Partitioning for 300GB

My new Seagate Barracuda 300GB hard drive just arrived. I’ll need some time to redo my entire computer (currently there are 4 operating systems). Whenever I purchase a new harddrive (about once ever 2 years) I always put some serious evaluation into how I will partition it.

Some points I consider

  • Windows is primary operating system
  • A second Windows should be possible
  • Windows should have at least seperate ‘applications’ and ‘work’ partitions
  • Multiple Linux distributions should be possible (2-3)
  • Swap partition can be shared in Linux
  • At least /home partition should be shared in Linux

In truth I only have about 3-4 GB of actual work and about 6-8 GB of media to save. I also do not play any games or do any major video editting which leaves for a great deal of flexibility.

The 300GB is misleading. Given 300x1000^3 bytes, you will actually have about 279GB since each KB is 1024 bytes and so forth.

My current scheme for 279GB:

  • NTFS - Primary - 16GBWindows 2000 (currently using)
  • NTFS - Primary - 16GBWindows XP (testing only)
  • NTFS - Primary - 16GBOpen (possibly Windows Vista?)
  • Extended – remaining
    • NTFS - 40GBApplications (shared all Windows)
    • NTFS - 40GBData/Work (including all saved materials + including Media)
    • EXT3 - 14GB – Linux 1 – Latest Fedora Core Release
    • EXT3 - 14GB – Linux 2 – Previous Fedora Core Release
    • EXT3 - 14GB – Linux 3 – Latest Fedora Core Test Release
    • EXT3 - 14GB – Linux 4 – Possible x86_64 (pending hardware purchase)
    • EXT3 - 14GB – Linux 5 – to be determined
    • EXT3 - 14GB – Linux 6 – to be determined
    • EXT3 - 32GB/home – shared
    • EXT3 - 32GB/data – shared
    • SWAP - 2GB

Some notes I would like to mention from experience and what I’ve researched.
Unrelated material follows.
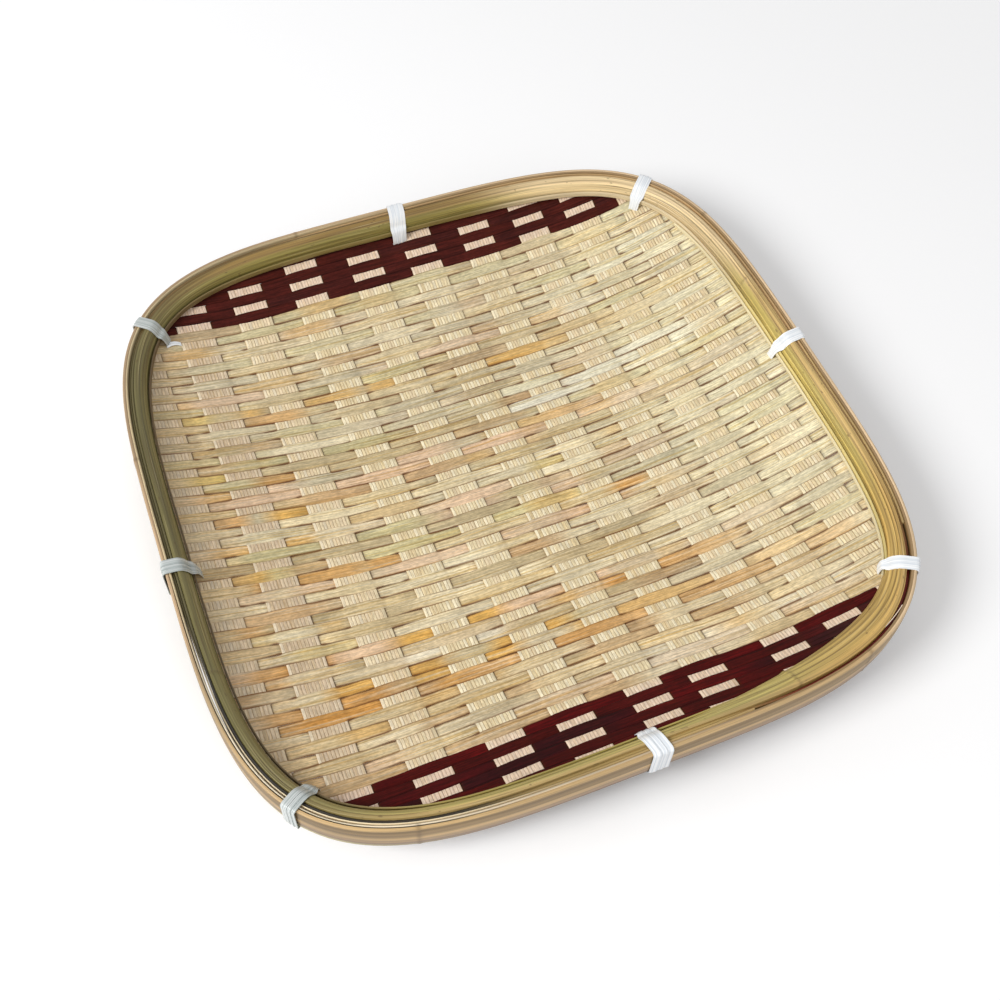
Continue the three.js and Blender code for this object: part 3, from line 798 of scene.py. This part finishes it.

  • Bootable Partitions – There are no /boot partitions required since the newer bootloaders (i.e. grub) and modern BIOS’s do not impose any limitations on booting from an Extended partition. However Windows has always been fussy, hence I leave them on a Primary partition regardless.
  • Multiple Distributions – I am not sure if I need space for 6 different distributions, although if I do purchase an AMD 64bit system in the near future, then this will be required as I may wish to test as many 64bit Linux distributions as 32bit.
  • Multiple Windows – Additionally I’m not sure if I wish to test 2 alternate Windows versions. Currently Windows 2000 suits my needs, but future hardware may force me to use XP or something else.
  • NTFS vs FAT32 – Currently FAT32 is read and write in Linux, however NTFS is read-only. There are some options for write to NTFS, but I don’t find them very reliable. Using FAT32 in the past has caused data loss multiple times, hence I no longer use it.
  • SWAP – I recall reading that you should have at least as much swap as you do have physical memory to support things like Software Suspend to Disk (S4 – “Hibernate”). I currently have 1GB memory, if I upgrade to 2GB, I may require more space.
  • LVM – Logical Volume Management – I lack experience in LVM but with my current configuration, every single operating system can at least read every other partition (e.g. EXT3 in Windows). I am unsure how I can achieve this using LVM.

There will probably be some reassigned space before I decide on the final layout, but I am sure the above will work well for me.

I am not recommending the above for anyone! This is only just some planned out reasoning so that I never really have to sacrifice any properly configured operating system so I can try or experiment with a new OS. For anyone who may comment about emulation or virtualization – I do not feel it is practical to truly test certain aspects of the OS.

4 Comments

  1. Seems well thought out. Even as late as ~2000, I was still under the naive assumption that having the entire ~18GB as a single NTFS partition was enough for my Windows 2000 install (i.e. including installing applications). Of course when I later added new hard drives I now use them exclusively for new applications and data/work. If I had the time and energy, I’d do a complete restructure (and install Windows XP) but the system is still quite snappy (I attribute this to using SCSI drives).

  2. rjbond3rd

    …”Using FAT32 in the past has caused data loss multiple times, hence I no longer use it…”

    I’m guessing this happens in either Windows or Linux, as a result of the non-robust FAT32 itself, rather than anything particular to Linux?

  3. rjbond3rd: The typical scenario is this. I would be edditing a rather large file on disk (between 300MB to 2GB). If something happened (application crash, system reset, etc.) then I wouldn’t just lose my changes, but I would lose the entire file. Later I found out this would be a problem in how FAT32 commits its changes to disk. NTFS doesn’t have this problem, but at the same time, I can no longer write to it in Linux.

    Comparison, most all my problems with FAT32 were in Windows, however I have had on occasion problems in Linux, but VERY rarely.